__Problem requirements__
Check each line of the listing, and copy it if it contains the word "joints".

__Information shown__
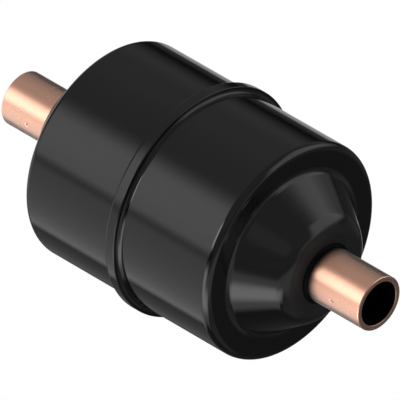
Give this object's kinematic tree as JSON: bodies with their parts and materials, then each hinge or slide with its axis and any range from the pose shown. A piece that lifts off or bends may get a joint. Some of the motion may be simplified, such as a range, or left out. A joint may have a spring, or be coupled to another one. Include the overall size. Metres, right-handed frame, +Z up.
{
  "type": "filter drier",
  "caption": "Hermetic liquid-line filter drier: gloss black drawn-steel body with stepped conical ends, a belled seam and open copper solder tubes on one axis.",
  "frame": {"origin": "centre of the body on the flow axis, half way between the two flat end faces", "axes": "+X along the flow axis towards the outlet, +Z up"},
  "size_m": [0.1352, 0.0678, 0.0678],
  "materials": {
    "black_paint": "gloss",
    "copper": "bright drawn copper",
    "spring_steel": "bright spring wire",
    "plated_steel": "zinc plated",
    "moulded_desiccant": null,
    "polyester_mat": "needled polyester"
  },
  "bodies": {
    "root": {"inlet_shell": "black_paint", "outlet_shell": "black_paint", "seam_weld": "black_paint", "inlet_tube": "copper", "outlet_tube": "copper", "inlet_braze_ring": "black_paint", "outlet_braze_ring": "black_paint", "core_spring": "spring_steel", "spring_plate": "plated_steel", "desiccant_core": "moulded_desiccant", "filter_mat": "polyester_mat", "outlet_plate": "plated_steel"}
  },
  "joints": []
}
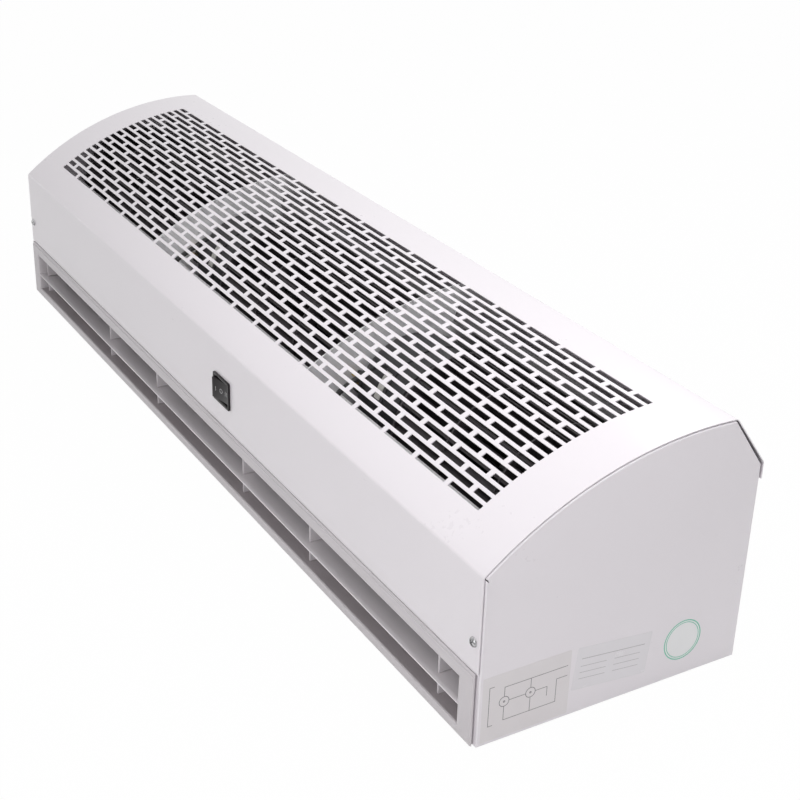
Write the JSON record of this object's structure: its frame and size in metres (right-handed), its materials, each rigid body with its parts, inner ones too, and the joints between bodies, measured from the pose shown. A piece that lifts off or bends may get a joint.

__Exercise solution__
  "joints": []
Write the JSON record of this object's structure: its frame and size in metres (right-handed), its materials, each rigid body with its parts, inner ones too, and the joints between bodies, measured from the pose shown. A piece that lifts off or bends may get a joint.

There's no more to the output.